# TIVO recordings with a Roku/Fire/Apple TV.



## Player1138 (Oct 1, 2015)

I was thinking of getting a Tivo mini but given that I would have to setup a moca network I thought it might be easier to just get a roku type device if they support streaming of Tivo recordings similar to the apps on iOS and Android. 

Thanks.


----------



## krkaufman (Nov 25, 2003)

Short answer: You'll want a Mini.


----------



## Player1138 (Oct 1, 2015)

Even if all I really need it for is streaming stuff from my DVR?


----------



## krkaufman (Nov 25, 2003)

Take a look around for info on the TiVo beta app for FireTV.

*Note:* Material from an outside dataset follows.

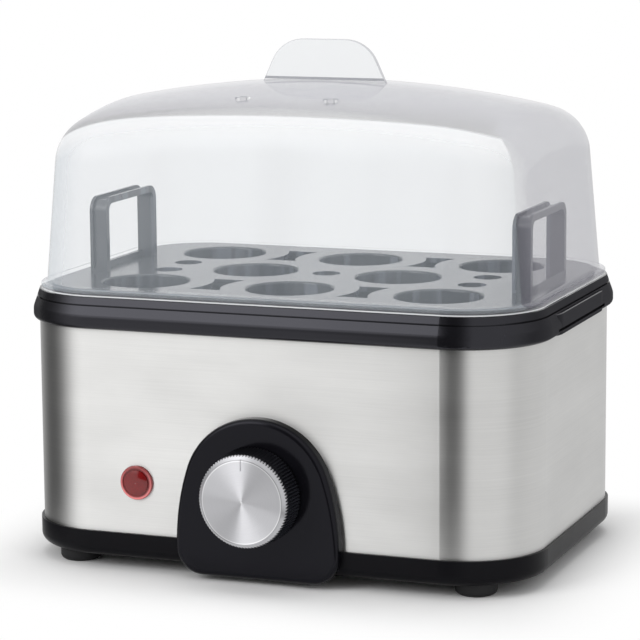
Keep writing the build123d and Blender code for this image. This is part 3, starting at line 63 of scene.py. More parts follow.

Others may have unsupported approaches.


----------



## mdavej (Aug 13, 2015)

FireTV app works in a pinch, and some people use it a lot, especially on a phone. You might be happy with it. But I find it really clunky to use, unreliable and low resolution on a big screen compared to a Mini. Use it for a couple of hours and that will be all the motivation you need to set up Moca.


----------



## cbrrider (Feb 2, 2005)

TiVo App for Fire TV is currently broken.


----------



## scandia101 (Oct 20, 2007)

Use a wireless bridge if there is no ethernet line available. I just bought this one
WD My Net AC Bridge, 4-Port Gigabit WiFi Media Speeds so that I can get rid of the ethernet cable that's been wrapped around the room. I borrowed one to make sure it would work out before buying one and it worked just fine. I think this is the model I had used to test a wireless bridge. https://www.amazon.com/gp/product/B018YPWORE/ref=oh_aui_detailpage_o02_s00?ie=UTF8&psc=1


----------



## reds91185 (Jun 7, 2017)

Player1138 said:


> I was thinking of getting a Tivo mini but given that I would have to setup a moca network I thought it might be easier to just get a roku type device if they support streaming of Tivo recordings similar to the apps on iOS and Android.
> 
> Thanks.


I agree that you will have the best experience using a mini. I have an Apple TV and the only (supported) way is to use the TiVo app on the phone with Airplay enabled to cast it to the Apple TV, which looks like crap and sounds even worse.


----------



## jrtroo (Feb 4, 2008)

I used the fire TV stick: if you want to skip commercials, fast forward, see clear images, avoid delayed click responses, use a Mini.


----------